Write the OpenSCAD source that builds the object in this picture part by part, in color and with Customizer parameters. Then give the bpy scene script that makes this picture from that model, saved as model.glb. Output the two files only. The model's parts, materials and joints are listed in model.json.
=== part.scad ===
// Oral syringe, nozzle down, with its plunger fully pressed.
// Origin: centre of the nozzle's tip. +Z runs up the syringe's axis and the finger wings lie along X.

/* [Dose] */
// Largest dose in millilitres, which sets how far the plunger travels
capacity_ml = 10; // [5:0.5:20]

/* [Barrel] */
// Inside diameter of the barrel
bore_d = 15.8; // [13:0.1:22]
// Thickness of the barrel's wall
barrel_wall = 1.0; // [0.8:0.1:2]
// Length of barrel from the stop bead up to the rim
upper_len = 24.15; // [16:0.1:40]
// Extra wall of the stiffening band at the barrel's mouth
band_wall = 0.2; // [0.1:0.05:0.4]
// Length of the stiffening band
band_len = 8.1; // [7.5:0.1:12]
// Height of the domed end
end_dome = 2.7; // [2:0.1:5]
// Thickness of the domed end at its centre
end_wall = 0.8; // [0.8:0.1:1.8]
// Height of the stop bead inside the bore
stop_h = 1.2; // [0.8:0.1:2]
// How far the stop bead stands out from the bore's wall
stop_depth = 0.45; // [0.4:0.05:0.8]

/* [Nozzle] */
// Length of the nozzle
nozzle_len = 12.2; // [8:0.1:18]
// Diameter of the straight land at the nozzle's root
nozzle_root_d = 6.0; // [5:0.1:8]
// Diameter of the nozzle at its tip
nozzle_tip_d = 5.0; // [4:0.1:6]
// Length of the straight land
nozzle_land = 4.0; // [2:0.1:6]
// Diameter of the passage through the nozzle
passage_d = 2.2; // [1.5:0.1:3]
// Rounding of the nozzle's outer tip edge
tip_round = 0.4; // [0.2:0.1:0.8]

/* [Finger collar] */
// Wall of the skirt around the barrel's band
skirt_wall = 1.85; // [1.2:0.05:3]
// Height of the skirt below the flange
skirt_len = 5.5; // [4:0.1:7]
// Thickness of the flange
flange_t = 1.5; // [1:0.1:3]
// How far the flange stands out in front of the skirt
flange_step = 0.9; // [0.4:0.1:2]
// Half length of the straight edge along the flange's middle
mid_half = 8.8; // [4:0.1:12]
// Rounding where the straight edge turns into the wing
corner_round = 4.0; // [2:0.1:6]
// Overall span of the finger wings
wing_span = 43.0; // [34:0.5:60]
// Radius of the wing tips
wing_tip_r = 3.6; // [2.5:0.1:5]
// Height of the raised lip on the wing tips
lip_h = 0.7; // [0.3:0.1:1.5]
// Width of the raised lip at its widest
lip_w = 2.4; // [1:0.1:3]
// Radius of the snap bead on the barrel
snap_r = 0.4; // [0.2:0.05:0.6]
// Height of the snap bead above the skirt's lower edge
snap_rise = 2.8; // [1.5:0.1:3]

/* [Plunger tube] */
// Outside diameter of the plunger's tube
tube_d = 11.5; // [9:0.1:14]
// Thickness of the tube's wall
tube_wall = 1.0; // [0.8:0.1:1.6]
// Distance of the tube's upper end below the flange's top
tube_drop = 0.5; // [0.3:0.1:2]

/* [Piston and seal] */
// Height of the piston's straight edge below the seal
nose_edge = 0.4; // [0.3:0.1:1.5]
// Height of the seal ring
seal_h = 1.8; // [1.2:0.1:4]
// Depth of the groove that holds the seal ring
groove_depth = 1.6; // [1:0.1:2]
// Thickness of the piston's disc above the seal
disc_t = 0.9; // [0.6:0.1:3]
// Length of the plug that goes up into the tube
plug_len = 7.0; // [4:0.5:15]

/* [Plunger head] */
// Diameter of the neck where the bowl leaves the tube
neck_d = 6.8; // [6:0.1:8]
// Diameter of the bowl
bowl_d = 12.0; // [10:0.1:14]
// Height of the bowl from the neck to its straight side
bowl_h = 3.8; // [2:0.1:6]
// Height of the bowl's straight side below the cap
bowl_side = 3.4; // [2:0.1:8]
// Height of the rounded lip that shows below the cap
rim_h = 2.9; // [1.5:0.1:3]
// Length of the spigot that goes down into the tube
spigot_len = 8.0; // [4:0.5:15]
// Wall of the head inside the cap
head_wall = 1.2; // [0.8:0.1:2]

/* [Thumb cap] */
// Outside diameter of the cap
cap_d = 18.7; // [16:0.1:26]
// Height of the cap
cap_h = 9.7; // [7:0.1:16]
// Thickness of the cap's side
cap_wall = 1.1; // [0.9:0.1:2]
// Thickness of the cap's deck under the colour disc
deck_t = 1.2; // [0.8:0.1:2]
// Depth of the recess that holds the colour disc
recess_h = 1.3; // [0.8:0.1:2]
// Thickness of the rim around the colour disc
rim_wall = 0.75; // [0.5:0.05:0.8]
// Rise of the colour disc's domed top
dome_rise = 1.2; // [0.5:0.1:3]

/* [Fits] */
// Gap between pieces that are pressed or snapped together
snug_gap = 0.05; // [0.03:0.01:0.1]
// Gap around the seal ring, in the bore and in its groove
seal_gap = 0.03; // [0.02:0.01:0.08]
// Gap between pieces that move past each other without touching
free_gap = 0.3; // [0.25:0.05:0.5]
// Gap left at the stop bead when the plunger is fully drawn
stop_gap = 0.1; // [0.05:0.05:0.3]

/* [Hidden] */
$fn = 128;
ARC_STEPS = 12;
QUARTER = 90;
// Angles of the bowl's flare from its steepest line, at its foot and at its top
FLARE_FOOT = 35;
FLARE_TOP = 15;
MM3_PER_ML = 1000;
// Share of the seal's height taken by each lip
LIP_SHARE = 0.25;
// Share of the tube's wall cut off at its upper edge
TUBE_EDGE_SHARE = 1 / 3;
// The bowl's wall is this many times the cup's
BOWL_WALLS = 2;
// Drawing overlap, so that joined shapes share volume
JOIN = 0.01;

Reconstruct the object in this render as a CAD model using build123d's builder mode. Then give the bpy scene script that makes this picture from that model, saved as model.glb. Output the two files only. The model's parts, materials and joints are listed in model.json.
┄┄┄┄┄┄
● **Objective**: Your task is to reproduce all of the records exactly.

● **In response**:
Write the OpenSCAD source that builds the object in this picture part by part, in color and with Customizer parameters. Then give the bpy scene script that makes this picture from that model, saved as model.glb. Output the two files only. The model's parts, materials and joints are listed in model.json.
=== part.scad ===
// Oral syringe, nozzle down, with its plunger fully pressed.
// Origin: centre of the nozzle's tip. +Z runs up the syringe's axis and the finger wings lie along X.

/* [Dose] */
// Largest dose in millilitres, which sets how far the plunger travels
capacity_ml = 10; // [5:0.5:20]

/* [Barrel] */
// Inside diameter of the barrel
bore_d = 15.8; // [13:0.1:22]
// Thickness of the barrel's wall
barrel_wall = 1.0; // [0.8:0.1:2]
// Length of barrel from the stop bead up to the rim
upper_len = 24.15; // [16:0.1:40]
// Extra wall of the stiffening band at the barrel's mouth
band_wall = 0.2; // [0.1:0.05:0.4]
// Length of the stiffening band
band_len = 8.1; // [7.5:0.1:12]
// Height of the domed end
end_dome = 2.7; // [2:0.1:5]
// Thickness of the domed end at its centre
end_wall = 0.8; // [0.8:0.1:1.8]
// Height of the stop bead inside the bore
stop_h = 1.2; // [0.8:0.1:2]
// How far the stop bead stands out from the bore's wall
stop_depth = 0.45; // [0.4:0.05:0.8]

/* [Nozzle] */
// Length of the nozzle
nozzle_len = 12.2; // [8:0.1:18]
// Diameter of the straight land at the nozzle's root
nozzle_root_d = 6.0; // [5:0.1:8]
// Diameter of the nozzle at its tip
nozzle_tip_d = 5.0; // [4:0.1:6]
// Length of the straight land
nozzle_land = 4.0; // [2:0.1:6]
// Diameter of the passage through the nozzle
passage_d = 2.2; // [1.5:0.1:3]
// Rounding of the nozzle's outer tip edge
tip_round = 0.4; // [0.2:0.1:0.8]

/* [Finger collar] */
// Wall of the skirt around the barrel's band
skirt_wall = 1.85; // [1.2:0.05:3]
// Height of the skirt below the flange
skirt_len = 5.5; // [4:0.1:7]
// Thickness of the flange
flange_t = 1.5; // [1:0.1:3]
// How far the flange stands out in front of the skirt
flange_step = 0.9; // [0.4:0.1:2]
// Half length of the straight edge along the flange's middle
mid_half = 8.8; // [4:0.1:12]
// Rounding where the straight edge turns into the wing
corner_round = 4.0; // [2:0.1:6]
// Overall span of the finger wings
wing_span = 43.0; // [34:0.5:60]
// Radius of the wing tips
wing_tip_r = 3.6; // [2.5:0.1:5]
// Height of the raised lip on the wing tips
lip_h = 0.7; // [0.3:0.1:1.5]
// Width of the raised lip at its widest
lip_w = 2.4; // [1:0.1:3]
// Radius of the snap bead on the barrel
snap_r = 0.4; // [0.2:0.05:0.6]
// Height of the snap bead above the skirt's lower edge
snap_rise = 2.8; // [1.5:0.1:3]

/* [Plunger tube] */
// Outside diameter of the plunger's tube
tube_d = 11.5; // [9:0.1:14]
// Thickness of the tube's wall
tube_wall = 1.0; // [0.8:0.1:1.6]
// Distance of the tube's upper end below the flange's top
tube_drop = 0.5; // [0.3:0.1:2]

/* [Piston and seal] */
// Height of the piston's straight edge below the seal
nose_edge = 0.4; // [0.3:0.1:1.5]
// Height of the seal ring
seal_h = 1.8; // [1.2:0.1:4]
// Depth of the groove that holds the seal ring
groove_depth = 1.6; // [1:0.1:2]
// Thickness of the piston's disc above the seal
disc_t = 0.9; // [0.6:0.1:3]
// Length of the plug that goes up into the tube
plug_len = 7.0; // [4:0.5:15]

/* [Plunger head] */
// Diameter of the neck where the bowl leaves the tube
neck_d = 6.8; // [6:0.1:8]
// Diameter of the bowl
bowl_d = 12.0; // [10:0.1:14]
// Height of the bowl from the neck to its straight side
bowl_h = 3.8; // [2:0.1:6]
// Height of the bowl's straight side below the cap
bowl_side = 3.4; // [2:0.1:8]
// Height of the rounded lip that shows below the cap
rim_h = 2.9; // [1.5:0.1:3]
// Length of the spigot that goes down into the tube
spigot_len = 8.0; // [4:0.5:15]
// Wall of the head inside the cap
head_wall = 1.2; // [0.8:0.1:2]

/* [Thumb cap] */
// Outside diameter of the cap
cap_d = 18.7; // [16:0.1:26]
// Height of the cap
cap_h = 9.7; // [7:0.1:16]
// Thickness of the cap's side
cap_wall = 1.1; // [0.9:0.1:2]
// Thickness of the cap's deck under the colour disc
deck_t = 1.2; // [0.8:0.1:2]
// Depth of the recess that holds the colour disc
recess_h = 1.3; // [0.8:0.1:2]
// Thickness of the rim around the colour disc
rim_wall = 0.75; // [0.5:0.05:0.8]
// Rise of the colour disc's domed top
dome_rise = 1.2; // [0.5:0.1:3]

/* [Fits] */
// Gap between pieces that are pressed or snapped together
snug_gap = 0.05; // [0.03:0.01:0.1]
// Gap around the seal ring, in the bore and in its groove
seal_gap = 0.03; // [0.02:0.01:0.08]
// Gap between pieces that move past each other without touching
free_gap = 0.3; // [0.25:0.05:0.5]
// Gap left at the stop bead when the plunger is fully drawn
stop_gap = 0.1; // [0.05:0.05:0.3]

/* [Hidden] */
$fn = 128;
ARC_STEPS = 12;
QUARTER = 90;
// Angles of the bowl's flare from its steepest line, at its foot and at its top
FLARE_FOOT = 35;
FLARE_TOP = 15;
MM3_PER_ML = 1000;
// Share of the seal's height taken by each lip
LIP_SHARE = 0.25;
// Share of the tube's wall cut off at its upper edge
TUBE_EDGE_SHARE = 1 / 3;
// The bowl's wall is this many times the cup's
BOWL_WALLS = 2;
// Drawing overlap, so that joined shapes share volume
JOIN = 0.01;

Reconstruct the object in this render as a CAD model using build123d's builder mode. Then give the bpy scene script that makes this picture from that model, saved as model.glb. Output the two files only. The model's parts, materials and joints are listed in model.json.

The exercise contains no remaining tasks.